Quote exactly, and only, the lines of the material below from the line with "module lid_shell() color([0.72, 0.73, 0.72])" through the line with "return low, high".
--- --- ---
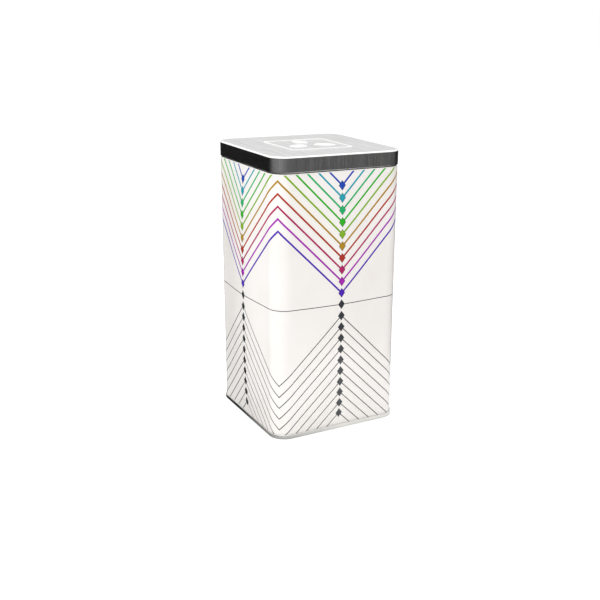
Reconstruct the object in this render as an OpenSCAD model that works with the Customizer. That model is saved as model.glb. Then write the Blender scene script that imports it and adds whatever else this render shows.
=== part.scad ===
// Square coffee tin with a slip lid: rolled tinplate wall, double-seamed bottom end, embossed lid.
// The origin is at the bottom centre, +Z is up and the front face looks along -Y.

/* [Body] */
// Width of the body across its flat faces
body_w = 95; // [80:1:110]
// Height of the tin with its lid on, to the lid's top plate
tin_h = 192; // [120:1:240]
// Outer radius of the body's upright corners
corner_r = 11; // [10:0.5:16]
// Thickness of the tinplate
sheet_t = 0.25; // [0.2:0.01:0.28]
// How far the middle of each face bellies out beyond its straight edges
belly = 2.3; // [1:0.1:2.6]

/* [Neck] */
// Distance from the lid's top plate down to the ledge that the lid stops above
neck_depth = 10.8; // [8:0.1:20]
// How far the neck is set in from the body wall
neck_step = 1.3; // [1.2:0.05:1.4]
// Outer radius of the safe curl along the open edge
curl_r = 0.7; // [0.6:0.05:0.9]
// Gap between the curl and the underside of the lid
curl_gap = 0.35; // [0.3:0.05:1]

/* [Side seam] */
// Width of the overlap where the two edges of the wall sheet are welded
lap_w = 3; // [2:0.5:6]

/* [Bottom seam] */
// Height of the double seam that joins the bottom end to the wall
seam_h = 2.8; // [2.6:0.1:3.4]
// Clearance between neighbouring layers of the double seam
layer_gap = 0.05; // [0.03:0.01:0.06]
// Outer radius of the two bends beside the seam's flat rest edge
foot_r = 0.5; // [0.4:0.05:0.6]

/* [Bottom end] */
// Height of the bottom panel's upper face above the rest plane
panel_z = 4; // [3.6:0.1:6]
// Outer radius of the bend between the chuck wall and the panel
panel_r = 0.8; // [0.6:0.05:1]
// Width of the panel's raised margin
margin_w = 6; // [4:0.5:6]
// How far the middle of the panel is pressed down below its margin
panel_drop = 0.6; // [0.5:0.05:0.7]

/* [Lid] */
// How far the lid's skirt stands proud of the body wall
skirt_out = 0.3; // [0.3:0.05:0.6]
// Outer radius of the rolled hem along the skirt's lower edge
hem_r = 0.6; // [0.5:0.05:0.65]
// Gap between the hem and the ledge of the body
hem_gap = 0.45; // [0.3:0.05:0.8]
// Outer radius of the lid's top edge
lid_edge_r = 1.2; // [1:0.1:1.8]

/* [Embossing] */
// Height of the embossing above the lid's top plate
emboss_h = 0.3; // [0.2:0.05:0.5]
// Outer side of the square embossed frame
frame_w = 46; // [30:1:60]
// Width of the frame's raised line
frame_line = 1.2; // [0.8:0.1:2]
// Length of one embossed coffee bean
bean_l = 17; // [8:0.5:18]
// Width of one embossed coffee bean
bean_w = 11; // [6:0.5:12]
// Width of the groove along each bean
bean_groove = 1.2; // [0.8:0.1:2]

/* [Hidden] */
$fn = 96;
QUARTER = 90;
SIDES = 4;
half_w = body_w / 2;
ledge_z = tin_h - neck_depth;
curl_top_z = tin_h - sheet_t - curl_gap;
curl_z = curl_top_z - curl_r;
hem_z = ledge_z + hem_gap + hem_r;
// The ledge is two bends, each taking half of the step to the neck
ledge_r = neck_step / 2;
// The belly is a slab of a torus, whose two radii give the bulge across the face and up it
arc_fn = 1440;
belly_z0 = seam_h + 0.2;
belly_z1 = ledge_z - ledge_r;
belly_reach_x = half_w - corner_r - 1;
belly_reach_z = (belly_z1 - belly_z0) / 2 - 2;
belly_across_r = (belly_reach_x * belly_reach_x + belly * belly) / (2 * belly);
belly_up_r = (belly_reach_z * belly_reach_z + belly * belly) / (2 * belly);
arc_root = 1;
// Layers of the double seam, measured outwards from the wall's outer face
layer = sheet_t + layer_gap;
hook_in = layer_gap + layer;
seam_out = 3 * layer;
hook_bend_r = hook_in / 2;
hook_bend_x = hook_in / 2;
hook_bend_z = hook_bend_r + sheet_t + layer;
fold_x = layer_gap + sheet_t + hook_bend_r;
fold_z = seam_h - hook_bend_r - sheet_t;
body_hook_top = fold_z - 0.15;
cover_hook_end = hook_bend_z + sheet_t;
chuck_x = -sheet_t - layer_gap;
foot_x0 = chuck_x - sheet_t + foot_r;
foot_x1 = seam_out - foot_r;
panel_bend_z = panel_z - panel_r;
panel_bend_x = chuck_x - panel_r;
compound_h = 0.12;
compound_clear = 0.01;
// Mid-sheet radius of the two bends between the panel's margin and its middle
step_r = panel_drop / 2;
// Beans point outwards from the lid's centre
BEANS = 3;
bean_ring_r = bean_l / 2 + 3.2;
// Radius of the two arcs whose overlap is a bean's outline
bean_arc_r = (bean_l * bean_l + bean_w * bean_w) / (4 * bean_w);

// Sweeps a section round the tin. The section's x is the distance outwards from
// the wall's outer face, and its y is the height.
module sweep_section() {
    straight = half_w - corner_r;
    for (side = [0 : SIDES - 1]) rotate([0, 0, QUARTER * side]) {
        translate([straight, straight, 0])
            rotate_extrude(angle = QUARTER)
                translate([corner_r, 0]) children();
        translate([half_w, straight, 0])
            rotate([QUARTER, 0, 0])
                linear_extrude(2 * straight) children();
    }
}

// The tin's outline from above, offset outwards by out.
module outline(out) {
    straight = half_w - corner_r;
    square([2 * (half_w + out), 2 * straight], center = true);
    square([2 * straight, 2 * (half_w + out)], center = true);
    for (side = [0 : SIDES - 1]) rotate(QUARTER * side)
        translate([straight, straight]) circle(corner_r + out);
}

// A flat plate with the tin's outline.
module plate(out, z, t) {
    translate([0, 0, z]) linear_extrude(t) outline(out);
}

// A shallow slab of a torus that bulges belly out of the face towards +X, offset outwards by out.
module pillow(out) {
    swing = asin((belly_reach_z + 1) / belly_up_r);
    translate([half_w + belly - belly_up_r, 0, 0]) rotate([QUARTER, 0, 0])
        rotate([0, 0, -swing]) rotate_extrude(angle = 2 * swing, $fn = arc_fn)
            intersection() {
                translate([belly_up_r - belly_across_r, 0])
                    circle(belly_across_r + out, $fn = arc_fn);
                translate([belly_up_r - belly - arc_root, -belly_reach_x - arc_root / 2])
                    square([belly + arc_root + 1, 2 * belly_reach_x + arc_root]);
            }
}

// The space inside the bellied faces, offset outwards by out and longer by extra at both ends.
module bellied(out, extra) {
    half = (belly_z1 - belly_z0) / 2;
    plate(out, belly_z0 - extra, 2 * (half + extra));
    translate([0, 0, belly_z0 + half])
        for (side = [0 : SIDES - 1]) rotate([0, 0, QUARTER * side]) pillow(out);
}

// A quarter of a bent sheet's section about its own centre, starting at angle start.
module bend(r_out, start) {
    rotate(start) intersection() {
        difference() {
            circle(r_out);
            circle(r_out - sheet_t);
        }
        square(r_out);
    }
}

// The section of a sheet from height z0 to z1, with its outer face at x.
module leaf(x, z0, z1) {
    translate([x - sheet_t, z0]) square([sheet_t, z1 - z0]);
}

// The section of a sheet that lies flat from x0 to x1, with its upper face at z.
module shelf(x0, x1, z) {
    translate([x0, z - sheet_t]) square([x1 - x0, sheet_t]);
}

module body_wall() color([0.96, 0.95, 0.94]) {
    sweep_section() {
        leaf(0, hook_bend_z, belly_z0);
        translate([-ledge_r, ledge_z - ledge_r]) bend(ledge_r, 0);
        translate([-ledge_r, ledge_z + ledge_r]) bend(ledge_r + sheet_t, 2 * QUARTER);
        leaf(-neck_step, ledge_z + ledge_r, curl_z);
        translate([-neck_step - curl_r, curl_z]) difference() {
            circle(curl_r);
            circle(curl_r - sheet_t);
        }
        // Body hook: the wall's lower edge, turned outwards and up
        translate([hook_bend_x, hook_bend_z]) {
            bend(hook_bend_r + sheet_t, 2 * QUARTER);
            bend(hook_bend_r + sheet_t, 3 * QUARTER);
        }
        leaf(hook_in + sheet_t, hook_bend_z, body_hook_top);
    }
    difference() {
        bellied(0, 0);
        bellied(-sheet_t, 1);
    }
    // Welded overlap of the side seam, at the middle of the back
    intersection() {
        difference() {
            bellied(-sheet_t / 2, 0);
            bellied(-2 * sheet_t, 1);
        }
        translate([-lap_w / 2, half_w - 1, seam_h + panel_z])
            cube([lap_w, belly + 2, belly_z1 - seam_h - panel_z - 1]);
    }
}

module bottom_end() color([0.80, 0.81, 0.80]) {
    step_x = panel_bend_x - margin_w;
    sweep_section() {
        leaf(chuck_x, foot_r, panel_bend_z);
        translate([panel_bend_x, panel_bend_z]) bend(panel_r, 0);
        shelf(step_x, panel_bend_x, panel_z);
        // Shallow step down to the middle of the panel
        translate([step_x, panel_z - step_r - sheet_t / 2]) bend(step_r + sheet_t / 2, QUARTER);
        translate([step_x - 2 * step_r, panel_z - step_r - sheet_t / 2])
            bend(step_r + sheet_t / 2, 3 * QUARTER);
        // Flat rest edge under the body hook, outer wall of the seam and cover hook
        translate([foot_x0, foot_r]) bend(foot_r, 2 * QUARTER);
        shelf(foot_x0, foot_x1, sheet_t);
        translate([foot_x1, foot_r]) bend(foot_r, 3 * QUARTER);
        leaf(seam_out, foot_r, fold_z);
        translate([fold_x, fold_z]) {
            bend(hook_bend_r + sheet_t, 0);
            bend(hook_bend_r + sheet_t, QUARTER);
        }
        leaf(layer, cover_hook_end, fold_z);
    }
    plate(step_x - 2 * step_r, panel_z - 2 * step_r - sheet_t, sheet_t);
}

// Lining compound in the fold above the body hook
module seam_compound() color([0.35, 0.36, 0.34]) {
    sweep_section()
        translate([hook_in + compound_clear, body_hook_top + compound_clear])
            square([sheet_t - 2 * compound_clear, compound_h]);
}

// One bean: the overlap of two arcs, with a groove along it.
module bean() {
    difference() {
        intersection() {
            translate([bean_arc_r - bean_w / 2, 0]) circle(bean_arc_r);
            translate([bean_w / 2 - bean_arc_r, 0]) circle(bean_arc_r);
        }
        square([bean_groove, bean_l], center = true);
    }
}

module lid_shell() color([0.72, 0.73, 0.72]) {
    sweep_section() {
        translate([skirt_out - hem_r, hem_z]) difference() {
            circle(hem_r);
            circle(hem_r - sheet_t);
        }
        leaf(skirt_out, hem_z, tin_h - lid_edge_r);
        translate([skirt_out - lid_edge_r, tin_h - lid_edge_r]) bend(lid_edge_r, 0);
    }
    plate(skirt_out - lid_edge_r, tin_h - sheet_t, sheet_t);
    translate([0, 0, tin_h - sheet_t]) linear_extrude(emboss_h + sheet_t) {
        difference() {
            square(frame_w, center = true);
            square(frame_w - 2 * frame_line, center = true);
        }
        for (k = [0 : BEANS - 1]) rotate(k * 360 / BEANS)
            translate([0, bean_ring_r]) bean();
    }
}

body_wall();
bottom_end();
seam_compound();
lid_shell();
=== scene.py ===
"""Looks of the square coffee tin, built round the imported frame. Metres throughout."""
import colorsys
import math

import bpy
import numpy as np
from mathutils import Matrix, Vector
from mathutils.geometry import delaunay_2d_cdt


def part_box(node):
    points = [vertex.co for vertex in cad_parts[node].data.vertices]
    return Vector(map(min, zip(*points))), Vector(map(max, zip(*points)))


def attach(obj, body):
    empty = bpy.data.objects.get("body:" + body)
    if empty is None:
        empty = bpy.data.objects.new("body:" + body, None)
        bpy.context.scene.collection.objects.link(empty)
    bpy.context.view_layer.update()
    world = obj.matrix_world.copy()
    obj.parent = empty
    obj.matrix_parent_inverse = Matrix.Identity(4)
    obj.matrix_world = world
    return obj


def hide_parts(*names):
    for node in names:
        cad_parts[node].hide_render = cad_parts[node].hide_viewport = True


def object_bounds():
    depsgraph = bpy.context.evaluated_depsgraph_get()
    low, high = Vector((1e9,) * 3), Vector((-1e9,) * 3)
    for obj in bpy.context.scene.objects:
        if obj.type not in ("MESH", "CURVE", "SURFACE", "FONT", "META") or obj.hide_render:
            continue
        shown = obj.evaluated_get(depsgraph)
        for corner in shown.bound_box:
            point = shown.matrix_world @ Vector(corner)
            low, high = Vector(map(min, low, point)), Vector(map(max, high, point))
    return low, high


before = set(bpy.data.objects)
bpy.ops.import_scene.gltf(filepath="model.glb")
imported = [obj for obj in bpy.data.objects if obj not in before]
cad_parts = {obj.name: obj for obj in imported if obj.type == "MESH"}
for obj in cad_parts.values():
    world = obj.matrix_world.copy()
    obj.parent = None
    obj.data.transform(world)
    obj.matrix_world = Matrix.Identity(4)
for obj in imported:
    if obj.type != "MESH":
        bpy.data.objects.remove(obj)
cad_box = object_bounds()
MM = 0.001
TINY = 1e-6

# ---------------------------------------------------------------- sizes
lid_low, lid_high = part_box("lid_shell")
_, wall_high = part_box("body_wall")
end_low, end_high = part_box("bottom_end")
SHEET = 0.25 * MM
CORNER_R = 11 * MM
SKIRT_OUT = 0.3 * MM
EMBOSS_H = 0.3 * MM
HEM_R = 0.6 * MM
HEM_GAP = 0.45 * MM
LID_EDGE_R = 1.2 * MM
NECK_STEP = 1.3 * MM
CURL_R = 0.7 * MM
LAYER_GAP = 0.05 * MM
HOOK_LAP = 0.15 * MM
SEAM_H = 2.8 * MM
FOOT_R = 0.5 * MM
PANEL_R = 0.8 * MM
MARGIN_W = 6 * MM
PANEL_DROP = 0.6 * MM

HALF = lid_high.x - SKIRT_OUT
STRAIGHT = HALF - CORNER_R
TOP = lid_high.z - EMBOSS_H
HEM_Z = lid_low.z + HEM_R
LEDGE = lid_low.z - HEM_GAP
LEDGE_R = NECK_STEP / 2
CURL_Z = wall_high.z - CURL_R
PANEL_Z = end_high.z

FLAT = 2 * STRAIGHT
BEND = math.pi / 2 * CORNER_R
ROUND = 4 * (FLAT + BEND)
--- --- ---
COMPLETED EXERCISE
module lid_shell() color([0.72, 0.73, 0.72]) {
    sweep_section() {
        translate([skirt_out - hem_r, hem_z]) difference() {
            circle(hem_r);
            circle(hem_r - sheet_t);
        }
        leaf(skirt_out, hem_z, tin_h - lid_edge_r);
        translate([skirt_out - lid_edge_r, tin_h - lid_edge_r]) bend(lid_edge_r, 0);
    }
    plate(skirt_out - lid_edge_r, tin_h - sheet_t, sheet_t);
    translate([0, 0, tin_h - sheet_t]) linear_extrude(emboss_h + sheet_t) {
        difference() {
            square(frame_w, center = true);
            square(frame_w - 2 * frame_line, center = true);
        }
        for (k = [0 : BEANS - 1]) rotate(k * 360 / BEANS)
            translate([0, bean_ring_r]) bean();
    }
}

body_wall();
bottom_end();
seam_compound();
lid_shell();
=== scene.py ===
"""Looks of the square coffee tin, built round the imported frame. Metres throughout."""
import colorsys
import math

import bpy
import numpy as np
from mathutils import Matrix, Vector
from mathutils.geometry import delaunay_2d_cdt


def part_box(node):
    points = [vertex.co for vertex in cad_parts[node].data.vertices]
    return Vector(map(min, zip(*points))), Vector(map(max, zip(*points)))


def attach(obj, body):
    empty = bpy.data.objects.get("body:" + body)
    if empty is None:
        empty = bpy.data.objects.new("body:" + body, None)
        bpy.context.scene.collection.objects.link(empty)
    bpy.context.view_layer.update()
    world = obj.matrix_world.copy()
    obj.parent = empty
    obj.matrix_parent_inverse = Matrix.Identity(4)
    obj.matrix_world = world
    return obj


def hide_parts(*names):
    for node in names:
        cad_parts[node].hide_render = cad_parts[node].hide_viewport = True


def object_bounds():
    depsgraph = bpy.context.evaluated_depsgraph_get()
    low, high = Vector((1e9,) * 3), Vector((-1e9,) * 3)
    for obj in bpy.context.scene.objects:
        if obj.type not in ("MESH", "CURVE", "SURFACE", "FONT", "META") or obj.hide_render:
            continue
        shown = obj.evaluated_get(depsgraph)
        for corner in shown.bound_box:
            point = shown.matrix_world @ Vector(corner)
            low, high = Vector(map(min, low, point)), Vector(map(max, high, point))
    return low, high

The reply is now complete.